В тех кругах российского общества, где обсуждались стратегии преодоления внутреннего кризиса путем политического устранения императора, Думе должна была принадлежать значимая символическая роль. Так, например, 23 декабря 1916 г. на обеде у крупного промышленника Богданова, на котором присутствовали члены императорской фамилии, князь Гавриил Константинович, член Государственного совета Озеров и промышленник Путилов говорили, что «единственное средство спасти царствующую династию и монархический режим — это собрать всех членов императорской фамилии, лидеров партий Государственного совета и Думы, а также представителей дворянства и армии и торжественно объявить императора ослабевшим, не справляющимся со своей задачей, неспособным дольше царствовать и возвестить воцарение наследника под регентством одного из великих князей». Тот вечер закончился тостом «за царя, умного, сознающего свой долг и достойного своего народа»[2163]
. Дума как представительное учреждение, некий аналог Земского собора, должна была легитимировать государственный переворот в воображении разочарованных в верховной власти современников.В декабре 1916-го — январе 1917 г. политическая ситуация в стране окончательно вышла из-под контроля власти, пребывавшей в полной растерянности и питавшейся, как и все общество, слухами. В основе этих слухов лежали страхи — страхи перед Государственной думой. Конспирологическое сознание, оживающее тогда, когда теряется связь с реальностью, рисовало картины думского заговора. Петроградское охранное отделение со ссылкой на слухи сообщало: «Передают, как слух, о том, что накануне минувших рождественских праздников или в первые дни таковых состоялись якобы какие-то законспирированные совещания представителей левого крыла Государственного Совета и Государственной Думы»[2164]

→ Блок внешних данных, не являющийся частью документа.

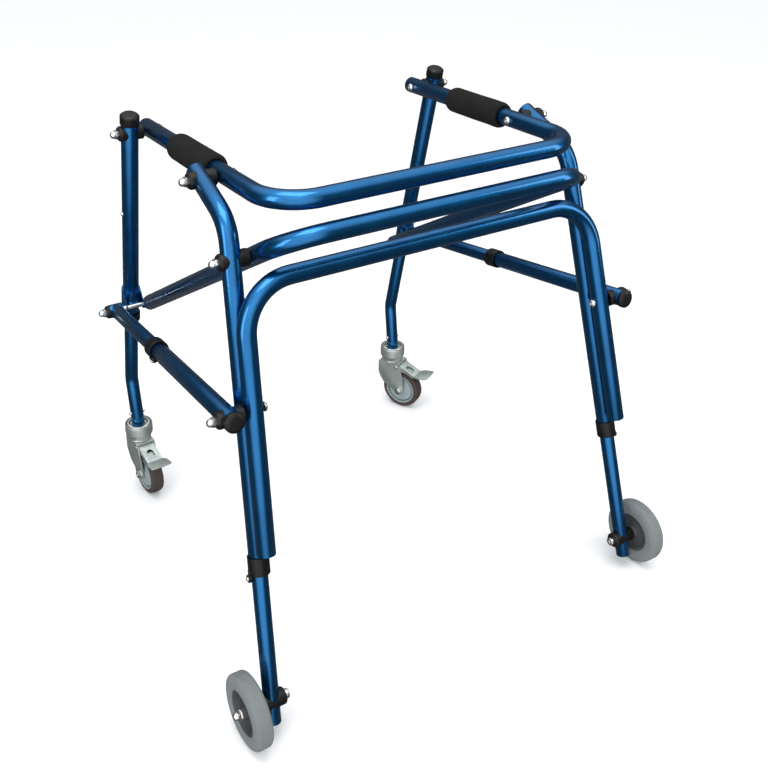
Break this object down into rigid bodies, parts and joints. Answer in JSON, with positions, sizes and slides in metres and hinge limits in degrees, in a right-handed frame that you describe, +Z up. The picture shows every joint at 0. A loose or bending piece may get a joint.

. Тем самым слухи становились источником информации для исполнительных органов власти, определяя их последующие шаги. В другой записке петроградская охранка пыталась реконструировать планы Государственной думы по организации переворота, ссылаясь на сообщение агента о проходившем 30 декабря 1916 г. совещании у П. П. Рябушинского: якобы после роспуска Государственной думы она планирует переехать в Москву и оттуда обратиться к народу с воззванием о том, что правительство ведет страну к гибели. Организацией распространения воззвания на фронте должен был заняться А. И. Гучков[2165]. В начале февраля 1917 г. представители консервативных кругов пугали друг друга в письмах слухами о том, что П. Н. Милюков собирается захватить в стране власть[2166].Считая Думу главным источником опасности, власти просчитывали и иные, более реалистичные, комбинации и ресурсы думского давления. Так, накануне открытия Государственной думы 14 февраля 1917 г. в очередной записке петроградского охранного отделения ставился вопрос: «В чем может выразиться тактика Государственной Думы, если к 14‐му февраля правительство будет в прежнем составе?» — и тут же следовал на него ответ: «Дума, устами левых ораторов, опять польет потоки резких и обидных слов. Дума, возможно, будет чинить некоторые препятствия по вопросу бюджета. Однако, то и другое является вряд ли страшным и опасным: слову может быть противопоставлено слово (как было при П. А. Столыпине)»[2167]
. Действительно, иных легальных вариантов воздействия на правительство, кроме потоков известных речей, у депутатов не было, в этом отношении Дума была безопасной для властей. Но последние не учли стихийную природу революции. Демонизация Государственной думы привела к тому, что власть утратила контроль за внутриполитической ситуацией и пропустила настоящий источник опасности — революционизировавшихся обывателей, чей гнев 23 февраля 1917 г. стихийно выплеснулся на улицу. Демонизируя Думу, власти ожидали революционные эксцессы в день возобновления работы пятой сессии — 14 февраля. Начальник петроградского военного округа сообщал, что по планам «революционеров» 14 февраля будет объявлена стачка, после чего «все бастующие должны будут отправиться к Таврическому дворцу и потребовать там от депутатов создания Правительства „народного спасения“, т. е. другими словами создать Государственный переворот». В конце доклада генерал С. С. Хабалов приходил к выводу, что «ныне следует считать неизбежными стачки 14 февраля и попытки устроить шествия к Таврическому дворцу, не останавливаясь даже перед столкновениями с полицией и войсками»[2168]. В действительности 14 февраля прошло в столице относительно спокойно, разрозненные группы рабочих пытались как на окраинах, так и на Невском проспекте, а также в районе Думы устроить демонстрации, но их без труда разгоняли наряды полиции[2169].